══ DATASET CONTENT ══
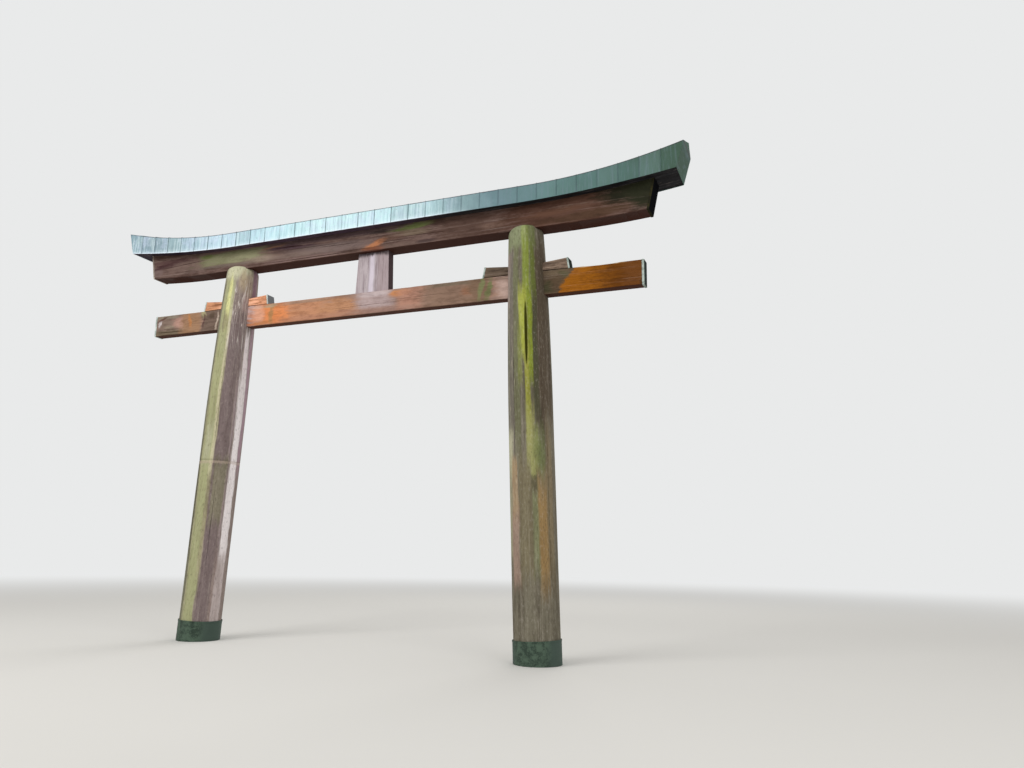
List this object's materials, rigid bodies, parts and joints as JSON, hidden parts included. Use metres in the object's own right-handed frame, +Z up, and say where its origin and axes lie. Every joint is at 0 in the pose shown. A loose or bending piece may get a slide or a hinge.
═══
══ DATASET CONTENT ══
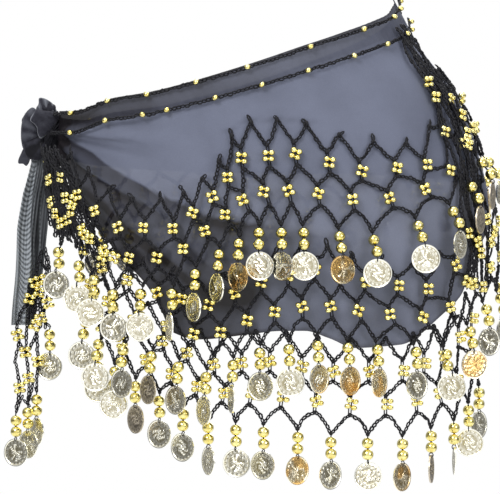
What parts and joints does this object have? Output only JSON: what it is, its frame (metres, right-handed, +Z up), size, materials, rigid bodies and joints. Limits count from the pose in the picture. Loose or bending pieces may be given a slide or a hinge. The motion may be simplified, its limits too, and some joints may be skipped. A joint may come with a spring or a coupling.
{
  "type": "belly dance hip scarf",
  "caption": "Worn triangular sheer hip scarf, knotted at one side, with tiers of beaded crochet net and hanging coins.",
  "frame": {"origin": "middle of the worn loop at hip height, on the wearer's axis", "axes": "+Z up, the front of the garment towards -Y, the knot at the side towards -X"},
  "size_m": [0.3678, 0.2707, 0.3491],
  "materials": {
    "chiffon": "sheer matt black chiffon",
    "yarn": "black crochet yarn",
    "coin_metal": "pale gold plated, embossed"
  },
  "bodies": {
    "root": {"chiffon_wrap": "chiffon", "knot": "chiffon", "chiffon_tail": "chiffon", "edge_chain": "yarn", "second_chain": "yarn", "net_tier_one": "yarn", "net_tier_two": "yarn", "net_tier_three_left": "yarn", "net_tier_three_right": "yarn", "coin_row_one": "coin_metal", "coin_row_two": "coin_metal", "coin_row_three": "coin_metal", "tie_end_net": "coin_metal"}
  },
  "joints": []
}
═══
• WORK TO BE COMPLETED
State only how many lines in the material include "parts".

• TASK ANSWER
2